**SUPPLIED DATA**
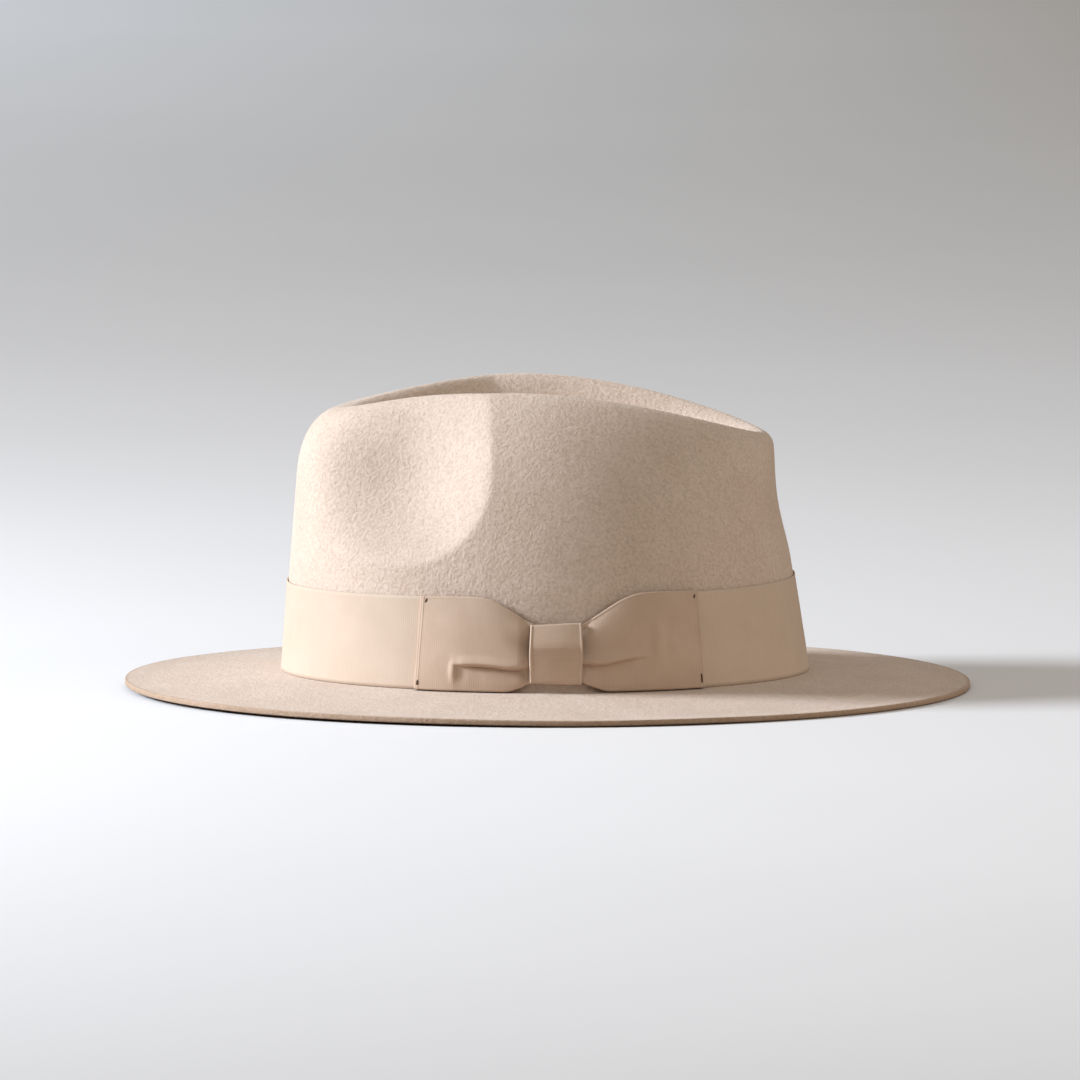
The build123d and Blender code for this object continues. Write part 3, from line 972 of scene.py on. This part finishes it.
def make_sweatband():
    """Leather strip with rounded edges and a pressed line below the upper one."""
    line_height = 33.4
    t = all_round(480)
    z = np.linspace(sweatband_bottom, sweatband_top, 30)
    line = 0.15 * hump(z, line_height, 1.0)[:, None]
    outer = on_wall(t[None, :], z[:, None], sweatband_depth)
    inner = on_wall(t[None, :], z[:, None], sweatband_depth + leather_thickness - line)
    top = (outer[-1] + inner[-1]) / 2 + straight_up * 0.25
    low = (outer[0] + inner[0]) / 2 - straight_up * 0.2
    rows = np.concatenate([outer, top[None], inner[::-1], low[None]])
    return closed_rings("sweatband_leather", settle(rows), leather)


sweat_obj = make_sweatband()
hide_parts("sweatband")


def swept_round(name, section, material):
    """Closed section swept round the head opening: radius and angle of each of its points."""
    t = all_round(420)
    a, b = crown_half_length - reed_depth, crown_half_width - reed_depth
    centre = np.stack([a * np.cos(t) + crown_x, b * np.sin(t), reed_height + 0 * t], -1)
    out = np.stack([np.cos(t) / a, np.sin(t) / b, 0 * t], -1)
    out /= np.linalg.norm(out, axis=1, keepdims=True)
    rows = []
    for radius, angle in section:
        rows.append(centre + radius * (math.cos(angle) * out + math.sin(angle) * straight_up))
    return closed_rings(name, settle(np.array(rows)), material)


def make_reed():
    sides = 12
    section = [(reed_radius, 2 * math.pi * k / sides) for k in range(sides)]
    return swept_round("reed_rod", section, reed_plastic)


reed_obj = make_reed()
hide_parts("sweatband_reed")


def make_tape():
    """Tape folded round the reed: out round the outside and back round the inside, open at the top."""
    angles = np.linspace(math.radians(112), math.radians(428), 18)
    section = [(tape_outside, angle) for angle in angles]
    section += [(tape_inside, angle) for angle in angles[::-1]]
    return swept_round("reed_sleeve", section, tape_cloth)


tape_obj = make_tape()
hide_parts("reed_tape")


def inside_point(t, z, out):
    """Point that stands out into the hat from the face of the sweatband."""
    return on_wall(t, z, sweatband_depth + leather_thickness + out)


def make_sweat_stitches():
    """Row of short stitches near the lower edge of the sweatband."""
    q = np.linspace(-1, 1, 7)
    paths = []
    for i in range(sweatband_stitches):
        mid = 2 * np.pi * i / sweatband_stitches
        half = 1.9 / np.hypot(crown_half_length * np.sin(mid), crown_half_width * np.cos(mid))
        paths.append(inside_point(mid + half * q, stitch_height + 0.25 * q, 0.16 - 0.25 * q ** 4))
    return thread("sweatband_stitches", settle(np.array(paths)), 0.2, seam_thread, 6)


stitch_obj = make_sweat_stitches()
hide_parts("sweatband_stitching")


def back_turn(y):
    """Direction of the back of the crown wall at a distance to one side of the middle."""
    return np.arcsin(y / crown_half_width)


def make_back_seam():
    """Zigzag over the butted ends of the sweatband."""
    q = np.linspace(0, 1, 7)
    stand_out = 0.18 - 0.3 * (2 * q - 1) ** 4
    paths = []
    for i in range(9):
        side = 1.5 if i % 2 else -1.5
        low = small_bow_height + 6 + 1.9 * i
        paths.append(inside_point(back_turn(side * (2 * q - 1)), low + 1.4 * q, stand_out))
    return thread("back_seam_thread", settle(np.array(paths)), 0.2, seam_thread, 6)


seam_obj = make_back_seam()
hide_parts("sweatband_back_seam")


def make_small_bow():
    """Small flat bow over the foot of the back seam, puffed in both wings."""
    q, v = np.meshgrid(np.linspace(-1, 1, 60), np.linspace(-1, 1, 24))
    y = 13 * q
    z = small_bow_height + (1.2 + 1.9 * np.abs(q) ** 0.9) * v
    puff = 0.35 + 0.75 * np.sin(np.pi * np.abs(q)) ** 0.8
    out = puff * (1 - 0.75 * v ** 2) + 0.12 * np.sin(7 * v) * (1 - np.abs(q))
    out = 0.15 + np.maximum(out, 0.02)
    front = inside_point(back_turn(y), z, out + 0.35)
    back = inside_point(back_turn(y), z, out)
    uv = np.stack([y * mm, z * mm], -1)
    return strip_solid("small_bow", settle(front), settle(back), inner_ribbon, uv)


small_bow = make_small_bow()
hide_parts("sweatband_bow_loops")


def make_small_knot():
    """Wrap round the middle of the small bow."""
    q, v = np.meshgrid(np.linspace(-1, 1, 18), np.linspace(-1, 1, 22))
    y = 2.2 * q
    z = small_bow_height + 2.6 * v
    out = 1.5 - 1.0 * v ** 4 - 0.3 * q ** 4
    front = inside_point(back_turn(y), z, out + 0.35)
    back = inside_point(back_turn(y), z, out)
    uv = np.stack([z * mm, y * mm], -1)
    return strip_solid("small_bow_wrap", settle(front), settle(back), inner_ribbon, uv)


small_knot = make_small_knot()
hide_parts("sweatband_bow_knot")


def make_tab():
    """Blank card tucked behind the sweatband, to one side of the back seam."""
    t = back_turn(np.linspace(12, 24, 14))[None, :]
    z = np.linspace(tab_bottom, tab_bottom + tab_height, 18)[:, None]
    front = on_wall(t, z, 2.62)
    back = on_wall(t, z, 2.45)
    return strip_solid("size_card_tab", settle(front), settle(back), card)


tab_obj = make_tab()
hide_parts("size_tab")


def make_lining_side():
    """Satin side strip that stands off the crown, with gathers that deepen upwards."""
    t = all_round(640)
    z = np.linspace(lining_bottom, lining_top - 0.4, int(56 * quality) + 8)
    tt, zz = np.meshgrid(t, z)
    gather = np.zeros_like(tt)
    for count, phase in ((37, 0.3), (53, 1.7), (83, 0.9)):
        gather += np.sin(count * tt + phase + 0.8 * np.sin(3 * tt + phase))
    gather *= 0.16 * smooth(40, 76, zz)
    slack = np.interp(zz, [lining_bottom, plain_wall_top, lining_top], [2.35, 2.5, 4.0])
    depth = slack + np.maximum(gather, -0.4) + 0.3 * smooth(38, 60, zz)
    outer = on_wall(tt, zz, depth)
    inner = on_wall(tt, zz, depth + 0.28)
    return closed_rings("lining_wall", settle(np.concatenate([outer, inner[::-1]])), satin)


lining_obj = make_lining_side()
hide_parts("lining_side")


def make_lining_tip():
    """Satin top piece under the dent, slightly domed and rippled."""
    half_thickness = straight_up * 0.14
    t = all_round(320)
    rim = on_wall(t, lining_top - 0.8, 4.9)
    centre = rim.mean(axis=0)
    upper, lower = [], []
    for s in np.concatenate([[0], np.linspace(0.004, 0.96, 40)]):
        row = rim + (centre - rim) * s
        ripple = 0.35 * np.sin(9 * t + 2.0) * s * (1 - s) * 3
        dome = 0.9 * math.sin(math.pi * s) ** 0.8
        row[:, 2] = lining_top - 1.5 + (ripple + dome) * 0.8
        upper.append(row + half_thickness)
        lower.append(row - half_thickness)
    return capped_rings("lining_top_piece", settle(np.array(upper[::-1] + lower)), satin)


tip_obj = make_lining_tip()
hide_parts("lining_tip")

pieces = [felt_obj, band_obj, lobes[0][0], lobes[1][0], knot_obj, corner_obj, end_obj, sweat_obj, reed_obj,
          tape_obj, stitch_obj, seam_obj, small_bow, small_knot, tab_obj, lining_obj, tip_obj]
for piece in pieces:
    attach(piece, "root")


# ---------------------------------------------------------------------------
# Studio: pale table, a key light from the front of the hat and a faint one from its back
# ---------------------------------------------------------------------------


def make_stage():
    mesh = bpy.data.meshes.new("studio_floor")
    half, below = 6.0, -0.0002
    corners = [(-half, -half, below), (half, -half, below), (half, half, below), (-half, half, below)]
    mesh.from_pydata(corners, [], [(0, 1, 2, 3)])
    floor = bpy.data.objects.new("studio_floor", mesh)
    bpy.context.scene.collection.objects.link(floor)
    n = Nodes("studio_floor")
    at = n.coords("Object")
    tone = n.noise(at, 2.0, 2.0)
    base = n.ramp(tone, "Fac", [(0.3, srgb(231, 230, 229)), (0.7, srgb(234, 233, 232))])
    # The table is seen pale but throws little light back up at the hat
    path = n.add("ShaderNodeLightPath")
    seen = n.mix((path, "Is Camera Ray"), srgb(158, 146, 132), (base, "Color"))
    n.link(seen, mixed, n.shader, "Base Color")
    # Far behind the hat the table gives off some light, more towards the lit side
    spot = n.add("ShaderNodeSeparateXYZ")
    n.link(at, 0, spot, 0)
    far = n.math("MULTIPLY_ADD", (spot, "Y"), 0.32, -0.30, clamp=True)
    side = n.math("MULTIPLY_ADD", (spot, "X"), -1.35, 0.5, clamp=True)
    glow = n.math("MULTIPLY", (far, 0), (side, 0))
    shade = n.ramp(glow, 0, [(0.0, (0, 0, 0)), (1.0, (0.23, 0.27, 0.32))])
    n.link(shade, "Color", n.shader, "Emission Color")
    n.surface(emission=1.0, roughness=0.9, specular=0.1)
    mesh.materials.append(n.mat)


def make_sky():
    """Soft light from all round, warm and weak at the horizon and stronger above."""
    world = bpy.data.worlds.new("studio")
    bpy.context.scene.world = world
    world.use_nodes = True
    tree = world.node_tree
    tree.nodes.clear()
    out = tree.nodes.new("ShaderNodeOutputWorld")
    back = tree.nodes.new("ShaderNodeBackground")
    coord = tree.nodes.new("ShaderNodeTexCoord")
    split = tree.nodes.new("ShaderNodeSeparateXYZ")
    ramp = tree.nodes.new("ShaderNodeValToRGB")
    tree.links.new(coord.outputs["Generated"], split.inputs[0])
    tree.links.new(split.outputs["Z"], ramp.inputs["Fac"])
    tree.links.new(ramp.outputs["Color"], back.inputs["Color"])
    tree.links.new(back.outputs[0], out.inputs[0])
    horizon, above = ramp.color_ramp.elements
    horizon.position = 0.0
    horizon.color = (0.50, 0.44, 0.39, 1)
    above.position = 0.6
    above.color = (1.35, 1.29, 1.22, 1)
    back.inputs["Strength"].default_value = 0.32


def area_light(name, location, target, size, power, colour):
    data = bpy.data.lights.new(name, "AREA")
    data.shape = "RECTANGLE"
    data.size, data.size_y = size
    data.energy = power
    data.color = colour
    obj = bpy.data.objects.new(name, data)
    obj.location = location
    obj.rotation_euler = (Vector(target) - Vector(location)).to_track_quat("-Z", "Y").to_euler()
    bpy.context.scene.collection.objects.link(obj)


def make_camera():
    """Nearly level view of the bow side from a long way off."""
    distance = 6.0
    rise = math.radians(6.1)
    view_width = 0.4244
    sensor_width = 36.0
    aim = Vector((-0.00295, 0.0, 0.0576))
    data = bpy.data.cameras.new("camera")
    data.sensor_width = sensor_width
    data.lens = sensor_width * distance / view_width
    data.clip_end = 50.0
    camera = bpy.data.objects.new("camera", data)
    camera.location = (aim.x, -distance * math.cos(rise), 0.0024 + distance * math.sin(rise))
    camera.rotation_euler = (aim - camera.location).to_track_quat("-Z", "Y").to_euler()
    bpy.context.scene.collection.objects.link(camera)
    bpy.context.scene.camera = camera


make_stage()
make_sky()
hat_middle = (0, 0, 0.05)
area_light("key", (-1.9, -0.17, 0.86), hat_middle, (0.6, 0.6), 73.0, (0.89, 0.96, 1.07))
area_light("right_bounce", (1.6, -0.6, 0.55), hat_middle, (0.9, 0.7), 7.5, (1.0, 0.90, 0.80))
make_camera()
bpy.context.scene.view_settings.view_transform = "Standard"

**DESCRIPTION OF THE TASK**
Please print the material above exactly as it appears, from its first line through the line containing "return closed_rings(name, settle(np.array(rows)), material)", inclusive, and stop there.

**CORRECT ANSWER**
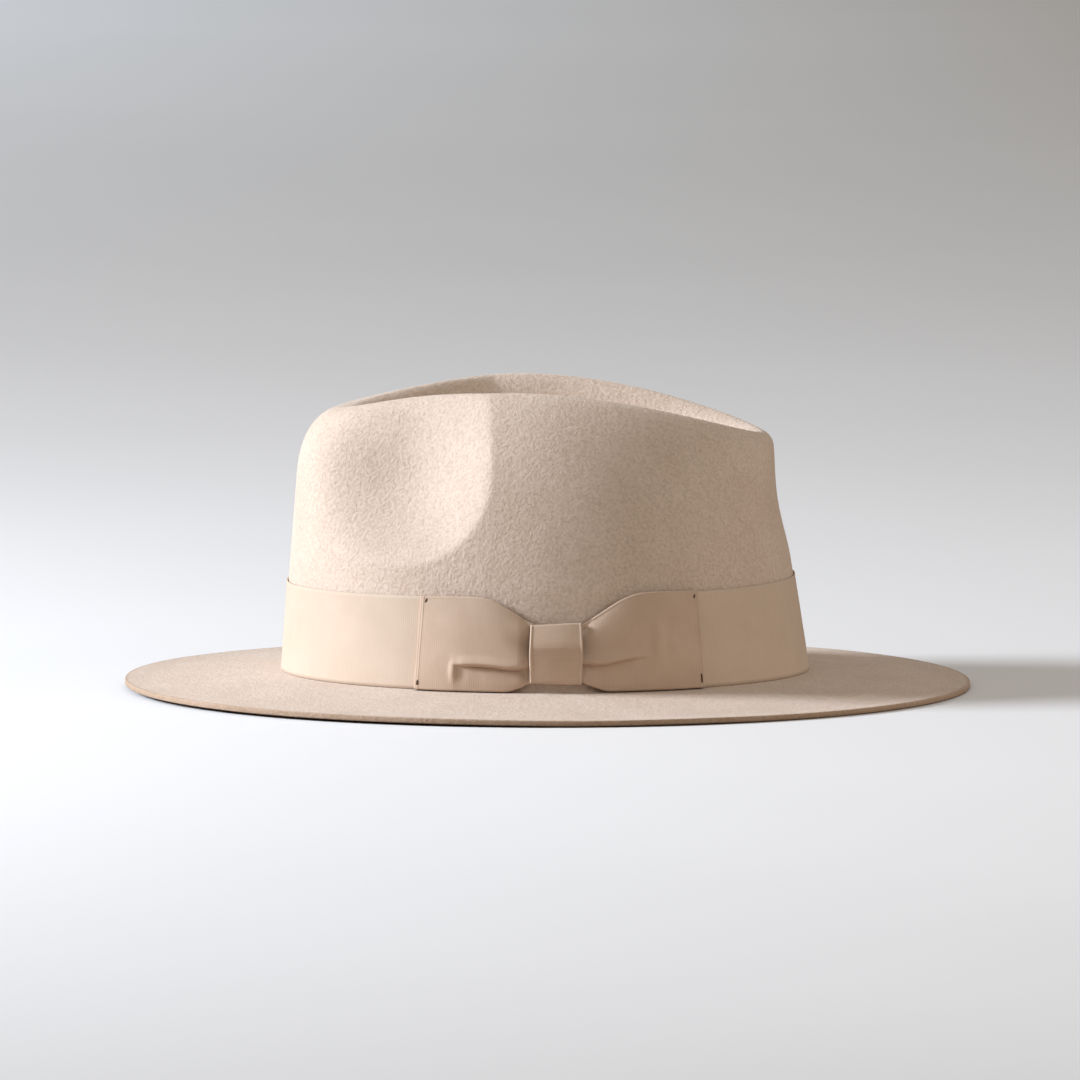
The build123d and Blender code for this object continues. Write part 3, from line 972 of scene.py on. This part finishes it.
def make_sweatband():
    """Leather strip with rounded edges and a pressed line below the upper one."""
    line_height = 33.4
    t = all_round(480)
    z = np.linspace(sweatband_bottom, sweatband_top, 30)
    line = 0.15 * hump(z, line_height, 1.0)[:, None]
    outer = on_wall(t[None, :], z[:, None], sweatband_depth)
    inner = on_wall(t[None, :], z[:, None], sweatband_depth + leather_thickness - line)
    top = (outer[-1] + inner[-1]) / 2 + straight_up * 0.25
    low = (outer[0] + inner[0]) / 2 - straight_up * 0.2
    rows = np.concatenate([outer, top[None], inner[::-1], low[None]])
    return closed_rings("sweatband_leather", settle(rows), leather)


sweat_obj = make_sweatband()
hide_parts("sweatband")


def swept_round(name, section, material):
    """Closed section swept round the head opening: radius and angle of each of its points."""
    t = all_round(420)
    a, b = crown_half_length - reed_depth, crown_half_width - reed_depth
    centre = np.stack([a * np.cos(t) + crown_x, b * np.sin(t), reed_height + 0 * t], -1)
    out = np.stack([np.cos(t) / a, np.sin(t) / b, 0 * t], -1)
    out /= np.linalg.norm(out, axis=1, keepdims=True)
    rows = []
    for radius, angle in section:
        rows.append(centre + radius * (math.cos(angle) * out + math.sin(angle) * straight_up))
    return closed_rings(name, settle(np.array(rows)), material)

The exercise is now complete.